Clinton meanwhile had moved to Detroit with his group, the Parliaments, received a songwriting contract from Motown in 1964 and fallen under the influence of white, acid-plus-politics bands like the MC5 and the Stooges. When he temporarily lost control of the name “Parliaments” because of record-company politics, he founded Funkadelic and earned a reputation for derangement by shaving stars on his head and performing in nothing but a Holiday Inn bed sheet colored with Crayolas. Such albums as America Eats Its Young and Free Your Mind and Your Ass Will Follow were largely ignored by the public. Clinton then opted for a more commercial sound (meaning less guitar) with the revived Parliament (now singular). The band had some of the best musicians anywhere but became known for Clinton’s ludicrous-on-the-outside, serious-on-the-inside cosmology.
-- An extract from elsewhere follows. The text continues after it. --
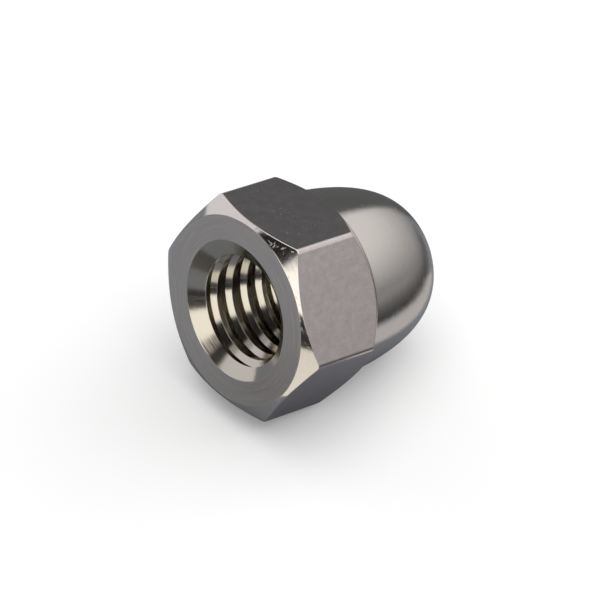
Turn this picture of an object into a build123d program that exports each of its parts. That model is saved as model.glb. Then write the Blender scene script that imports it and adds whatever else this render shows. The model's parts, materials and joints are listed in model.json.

Roughly summarized, the Parliament albums tell the story of Dr. Funkenstein, who revived the secret of funk, placed in the pyramids 5000 years ago. He and his followers (the clones) were to spread the life force, funkentelechy, through the universe. Despite the magic of super-groovalisticprosifunkstacation, Funkenstein was unable to halt Sir Nose d’Voidoffunk from blasting the galaxy with placebo syndrome from his Snooze Gun. So StarChild, a protégé of Funkenstein, shot Sir Nose with the Bop Gun, thus forcing Sir Nose to “give up the funk” and dance. The story line isn’t particularly consistent, and the definitions of Clinton’s many coined words seem to change in different contexts, but that’s part of the point: consistency is the hobgoblin of placebo minds (the funkalogical is not a logical mind).
“George is a genius, the creative center,” says Worrell. “He takes the ideas of thirty musicians and they are molded into the One. Yeah, now he is more business-minded — we all are — and it’s taken away some of the energy. I miss the old days, but you get tired of getting beat. That’s just the structure of the game, from the government on down.”